The opinion increased the deferred six-month suspension recommended by the disciplinary board.  “When taken cumulatively, including the multiple violations of the Rules of Professional Conduct and specifically considering respondent’s dishonesty and misrepresentation to which she has stipulated, we find that the fully deferred suspension recommended by the board is not appropriate and that respondent must serve an actual period of suspension.

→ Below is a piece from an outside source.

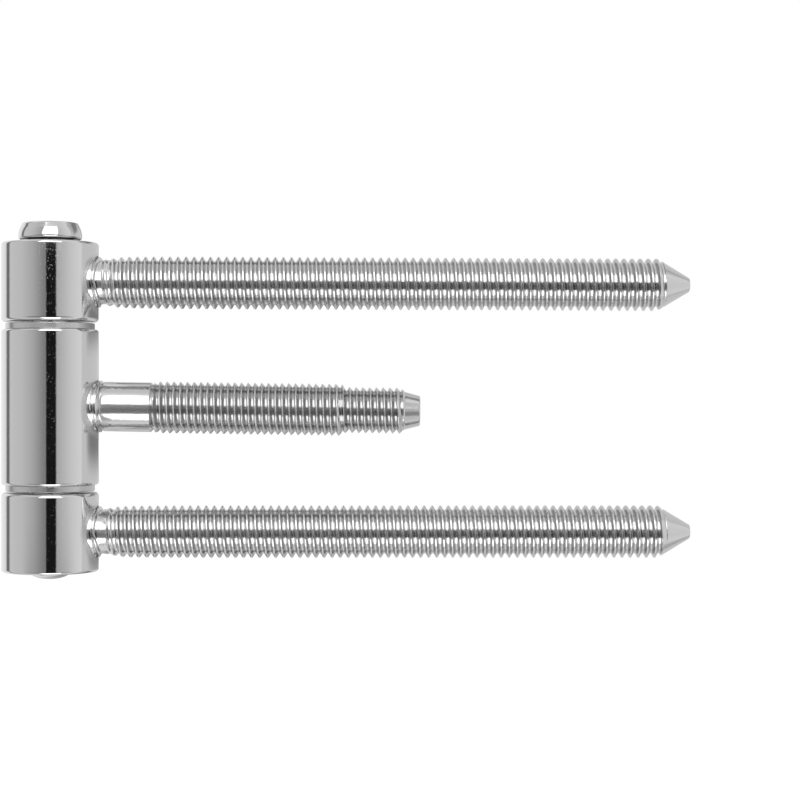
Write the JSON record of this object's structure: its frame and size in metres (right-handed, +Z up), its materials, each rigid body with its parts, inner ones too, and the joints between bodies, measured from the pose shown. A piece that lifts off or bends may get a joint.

We will impose a one year and one day suspension, deferring all but six months of the suspension in light of the substantial mitigating circumstances present.”  The lawyer also served a 19 day suspension from her job as a prosecutor without pay for the misconduct.

Bottom line:  This lawyer was found to have engaged in a relationship with a law enforcement agent who was an investigator and witness in many of the cases that she was prosecuting for the U.S. Attorney’s Office and failed to disclose it (for obvious reasons).  The lawyer paid the price for this misconduct with a suspension of her license and a serious hit to her reputation.

Be careful out there.

Disclaimer:  this e-mail is not an advertisement, does not contain any legal advice, and does not create an attorney/client relationship and the comments herein should not be relied upon by anyone who reads it.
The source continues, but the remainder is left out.